Claiming priority to results through Data Sharing
Some researchers feel apprehensive to share data as they think others may take the data and claim priority of the results (sometime known as ‘scooping’). However, there is no evidence to support this claim. Instead, data sharing establishes and confirms ownership of your data via authorship. Sharing your data openly increases the opportunity for others to credit your work – where your data is reused by another party, you will receive recognition through a formal data citation, and you may even find new collaborations as a result.
Impact of Data Sharing on your Career
It is true to say that not sharing your data does not hurt your research career, but there are huge benefits to doing so such as increasing your chances of citations and the potential to introduce new collaborations.
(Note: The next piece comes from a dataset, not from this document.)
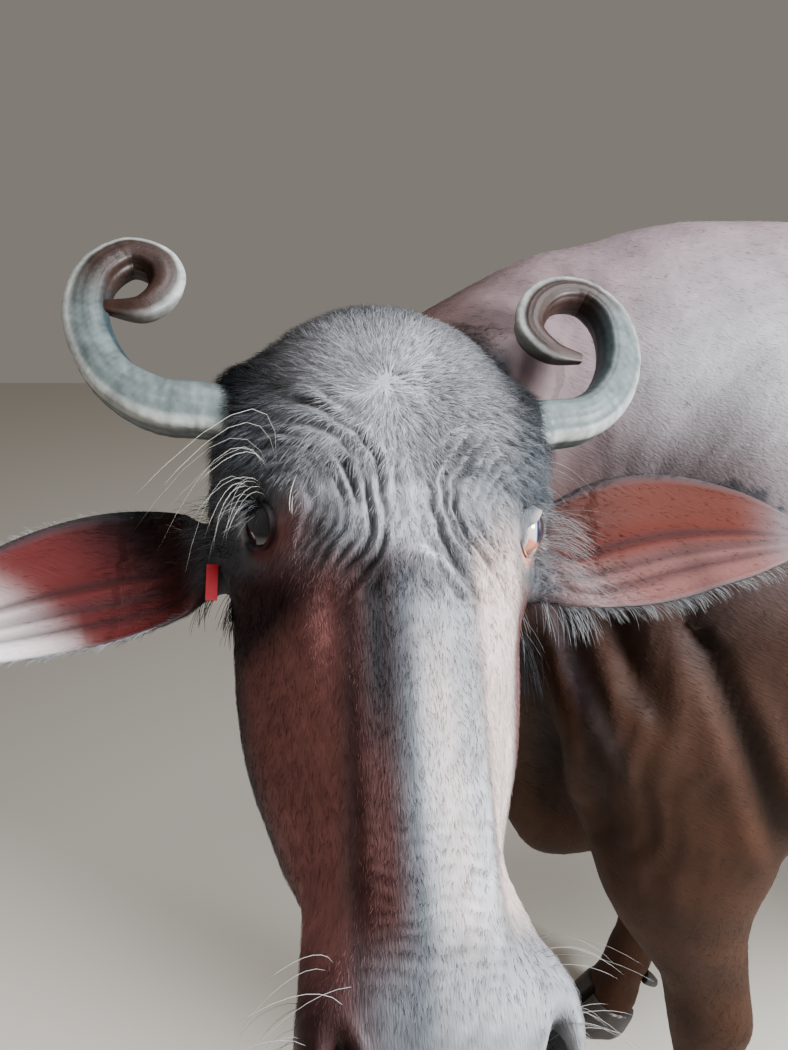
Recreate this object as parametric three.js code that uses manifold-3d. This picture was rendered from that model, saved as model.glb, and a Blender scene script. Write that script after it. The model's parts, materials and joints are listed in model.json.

So, sharing your data now may be valuable to you career in time. In addition, the European Commission believes that data sharing will help to facilitate more evidence-based policies, better solutions to societal challenges such as climate change, and innovation in science, healthcare and business practices.
Another worry is often that sharing data now may impact on your ability to publish later on. However, Open Research Europe agrees with the majority of publishers that the novelty of a research article is not undermined by data sharing. This means that sharing data early-on should have no impact on your ability to publish a research article later. In addition, there is evidence to suggest that publications associated with a shared dataset have a citation advantage.
Data Sharing for commercial innovation and industry applied research
Data that is generated from projects that focus on innovation in a commercial and/or industrial setting can also be shared on Open Research Europe. However, in some circumstances it is realized that due to the nature of this research it may not be possible as there is an obligation to protect the confidentiality and security of certain results. In this instance, an extensive metadata record describing the research, where it is stored, and how to access can be deposited openly in a repository and cited in the data availability statement.